* _GIVEN EXERCISE_
Copy out each line of the data that holds the word "materials".

* _DATA SEGMENT_
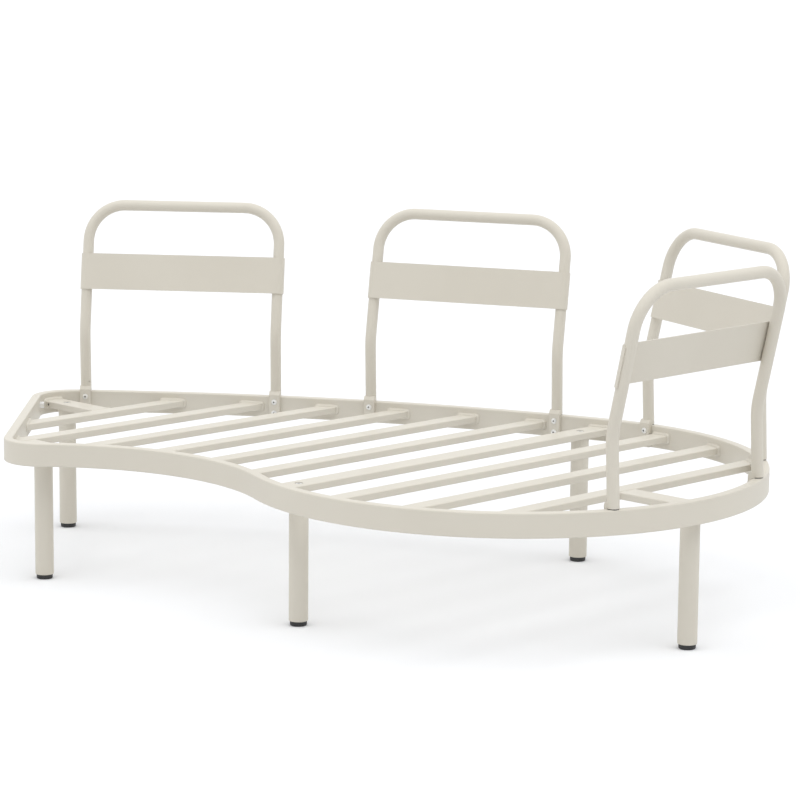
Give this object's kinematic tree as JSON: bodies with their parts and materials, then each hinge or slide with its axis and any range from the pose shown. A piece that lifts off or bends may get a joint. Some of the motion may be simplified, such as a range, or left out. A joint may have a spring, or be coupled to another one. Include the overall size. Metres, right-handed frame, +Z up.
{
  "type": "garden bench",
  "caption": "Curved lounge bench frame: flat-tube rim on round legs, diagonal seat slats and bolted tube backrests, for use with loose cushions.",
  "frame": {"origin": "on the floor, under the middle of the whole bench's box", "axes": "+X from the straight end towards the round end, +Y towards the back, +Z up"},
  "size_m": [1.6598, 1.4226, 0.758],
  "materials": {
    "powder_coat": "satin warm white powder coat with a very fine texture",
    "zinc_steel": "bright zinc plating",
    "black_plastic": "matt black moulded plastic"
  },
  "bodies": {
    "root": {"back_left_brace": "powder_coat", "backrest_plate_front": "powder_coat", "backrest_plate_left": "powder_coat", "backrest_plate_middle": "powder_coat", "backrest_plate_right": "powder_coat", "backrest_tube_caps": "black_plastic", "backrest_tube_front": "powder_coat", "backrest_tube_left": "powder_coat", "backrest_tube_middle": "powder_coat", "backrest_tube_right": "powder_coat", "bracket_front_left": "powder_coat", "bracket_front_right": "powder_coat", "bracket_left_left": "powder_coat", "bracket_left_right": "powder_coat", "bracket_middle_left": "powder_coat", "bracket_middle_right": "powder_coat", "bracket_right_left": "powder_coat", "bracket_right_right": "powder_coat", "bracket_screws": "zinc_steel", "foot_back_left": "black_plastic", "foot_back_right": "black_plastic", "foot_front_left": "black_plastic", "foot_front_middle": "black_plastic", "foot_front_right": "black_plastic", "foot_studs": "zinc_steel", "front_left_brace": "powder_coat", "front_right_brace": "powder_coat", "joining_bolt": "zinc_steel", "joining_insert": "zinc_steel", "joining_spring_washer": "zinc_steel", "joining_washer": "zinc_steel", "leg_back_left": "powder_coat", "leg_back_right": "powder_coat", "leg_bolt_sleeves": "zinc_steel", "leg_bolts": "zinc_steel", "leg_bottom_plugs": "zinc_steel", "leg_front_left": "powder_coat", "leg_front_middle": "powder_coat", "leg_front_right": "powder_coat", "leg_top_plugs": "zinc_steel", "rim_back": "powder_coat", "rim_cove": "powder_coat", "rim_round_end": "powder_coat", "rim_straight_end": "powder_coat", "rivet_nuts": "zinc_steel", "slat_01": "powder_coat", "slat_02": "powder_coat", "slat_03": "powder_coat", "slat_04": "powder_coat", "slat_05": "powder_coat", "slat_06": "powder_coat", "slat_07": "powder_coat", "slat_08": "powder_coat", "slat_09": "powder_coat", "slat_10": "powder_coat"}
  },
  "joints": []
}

* _SOLUTION TO THE PROBLEM_
Give this object's kinematic tree as JSON: bodies with their parts and materials, then each hinge or slide with its axis and any range from the pose shown. A piece that lifts off or bends may get a joint. Some of the motion may be simplified, such as a range, or left out. A joint may have a spring, or be coupled to another one. Include the overall size. Metres, right-handed frame, +Z up.
  "materials": {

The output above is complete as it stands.